Brussels is demanding that Britain signs up to EU food standards – which would mean submitting to the jurisdiction of the European Court of Justice – even though it has previously accepted New Zealand's food standards as being equally good as its own.
It doesn't end there. Because the EU has long hankered after permanent access to Britain's fishing waters, it has seen an opportunity to link the Government's desire for a food deal to the question of fishing rights.
If the EU were prepared to share its database, the Home Office could find out where an illegal immigrant arriving in Britain had previously applied for asylum and been rejected, writes Stephen Glover
There will doubtless be a tremendous jamboree on May 19, and the Prime Minister will herald a new dawn in our relations with the EU. But when the fine print is studied, it'll be clear that the EU has got more out of the 'reset' than the UK. Brussels won't easily vary its strict rules and regulations. It will only relax them in return for significant concessions.

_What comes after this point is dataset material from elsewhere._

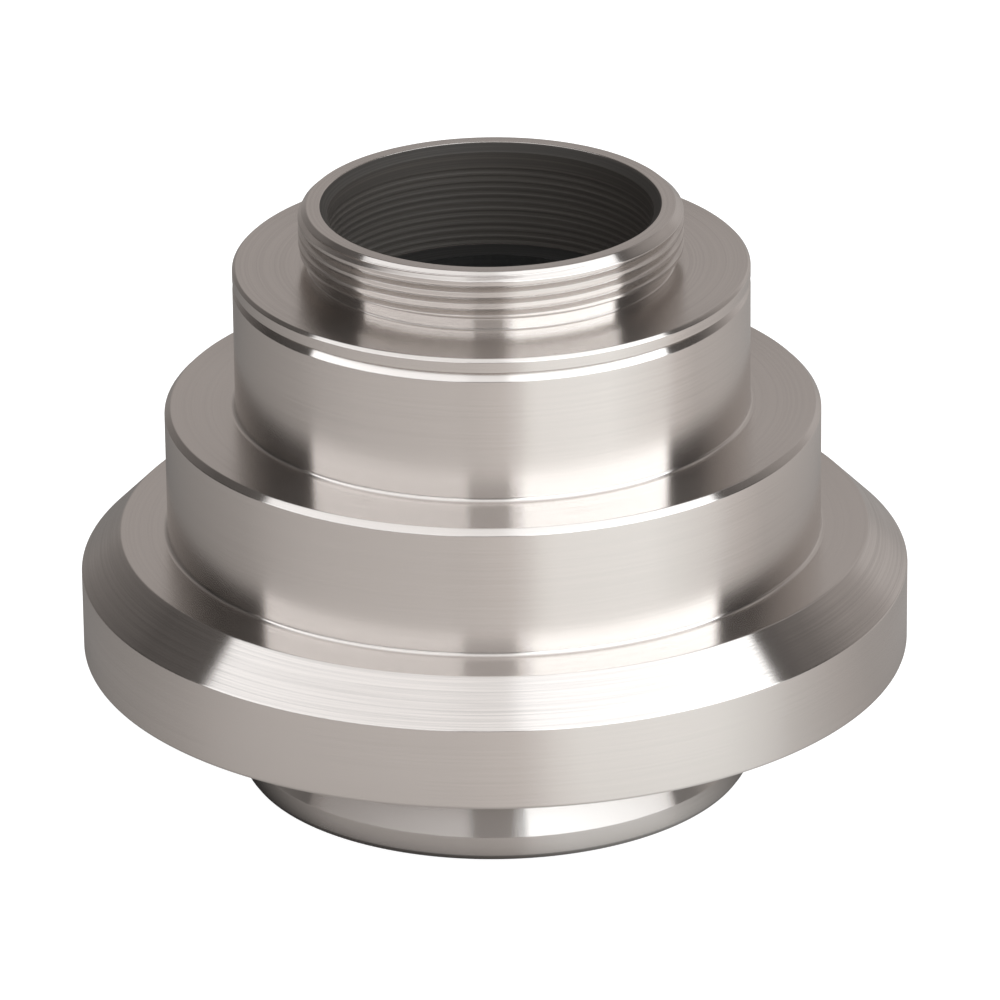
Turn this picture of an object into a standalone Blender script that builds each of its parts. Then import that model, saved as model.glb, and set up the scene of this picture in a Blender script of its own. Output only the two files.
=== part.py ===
"""Microscope camera adapter: a stepped, turned body that drops into the camera port of a
microscope, a screwed-on ring with the camera thread, and the reducing lens in its cell.

Metres, +Z up. The origin is the centre of the foot's lower face, and Z is the optical axis.
All pieces are turned, so each is a profile of (radius, height) points swept by a Screw.
"""

from math import pi, sqrt

import bmesh
import bpy

MM = 0.001

# The foot that the microscope's port takes: a short band under a steep dovetail cone, which
# the port's clamp screws press on.
FOOT_RADIUS = 17.15 * MM
FOOT_BAND_HEIGHT = 1.32 * MM
FOOT_CHAMFER_WIDTH = 0.25 * MM
FOOT_CHAMFER_HEIGHT = 0.36 * MM
DOVETAIL_HEIGHT = 5.4 * MM
FOOT_MOUTH_CHAMFER = 0.4 * MM
NECK_WALL = 2.3 * MM
FOOT_HEIGHT = 8.68 * MM

# The flange that rests on the port, with its 45 degree cone. Round the neck its underside is
# relieved, so that it seats on its outer ring.
FLANGE_RADIUS = 27.6 * MM
FLANGE_WALL_HEIGHT = 5.57 * MM
FLANGE_CONE_LEG = 2.65 * MM
FLANGE_EDGE_BREAK = 0.12 * MM
PORT_RELIEF_DEPTH = 0.3 * MM
PORT_RELIEF_CLEARANCE = 0.6 * MM

# The two steps above it.
LOWER_STEP_RADIUS = 21.8 * MM
LOWER_STEP_HEIGHT = 8.8 * MM
LOWER_STEP_CHAMFER = 0.34 * MM
UPPER_STEP_RADIUS = 17.0 * MM
UPPER_STEP_HEIGHT = 8.9 * MM
UPPER_STEP_CHAMFER = 0.55 * MM
STEP_ROOT_FILLET = 0.2 * MM

# The camera ring: a disc that seats on the upper step, and the camera thread on its boss.
DISC_RADIUS = 17.1 * MM
DISC_HEIGHT = 1.0 * MM
DISC_CHAMFER = 0.2 * MM
CAMERA_THREAD_RADIUS = 12.7 * MM
BOSS_HEIGHT = 4.1 * MM
BOSS_CHAMFER_WIDTH = 0.55 * MM
BOSS_CHAMFER_HEIGHT = 0.5 * MM
BOSS_WALL = 1.95 * MM
RIM_INNER_CHAMFER = 0.53 * MM
RELIEF_DEPTH = 0.65 * MM
RELIEF_HEIGHT = 1.15 * MM
SEAT_CLEARANCE = 0.3 * MM
SEAT_STEP = 0.05 * MM

# The ring's spigot, screwed into the counterbore of the upper step.
COUNTERBORE_WALL = 1.8 * MM
SPIGOT_LENGTH = 4.6 * MM
SPIGOT_CHAMFER = 0.3 * MM
COUNTERBORE_RUNOUT = 0.8 * MM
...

Any agreement probably won't prevent Donald Trump from interpreting the summit as Britain throwing in its lot with the European Union. We may not escape the higher tariffs coming Brussels' way.
The truth is that Starmer idealises the EU, as diehard Remainers do. He'd like to rejoin what he mistakenly regards as an enlightened institution but realises that this is politically impossible, at any rate for the time being. So he plots a series of backdoor deals.
But the European Union has a limited appetite for such agreements. It would cheerfully have us back as a fully-fledged member, though on far meaner terms than we enjoyed before we left.
But until or unless that happens, only the occasional morsel will be tossed in our direction.
We mustn't send a feast back. The EU has been pressing for a 'youth mobility scheme', which would enable 18-30-year-olds to work in Britain for a limited period. Despite having publicly vetoed this idea, the Government has in fact been discussing it with the EU.
It would be unconscionable for it to give the green light to the EU's pet scheme after being denied access to a database that would help it control criminality and illegal immigration.
Here is the Prime Minister, struggling to contain the soaring numbers of people crossing the Channel in boats, having foolishly jettisoned the previous government's Rwanda plan, which might have served as a deterrent. He is in an increasingly desperate situation.
But it seems – if reports are correct – that Brussels won't help its greatest British fan and most ardent suitor.
Will Sir Keir Starmer ever become even dimly aware that the European Union, far from being a beacon of light, is a blinkered and intransigent institution?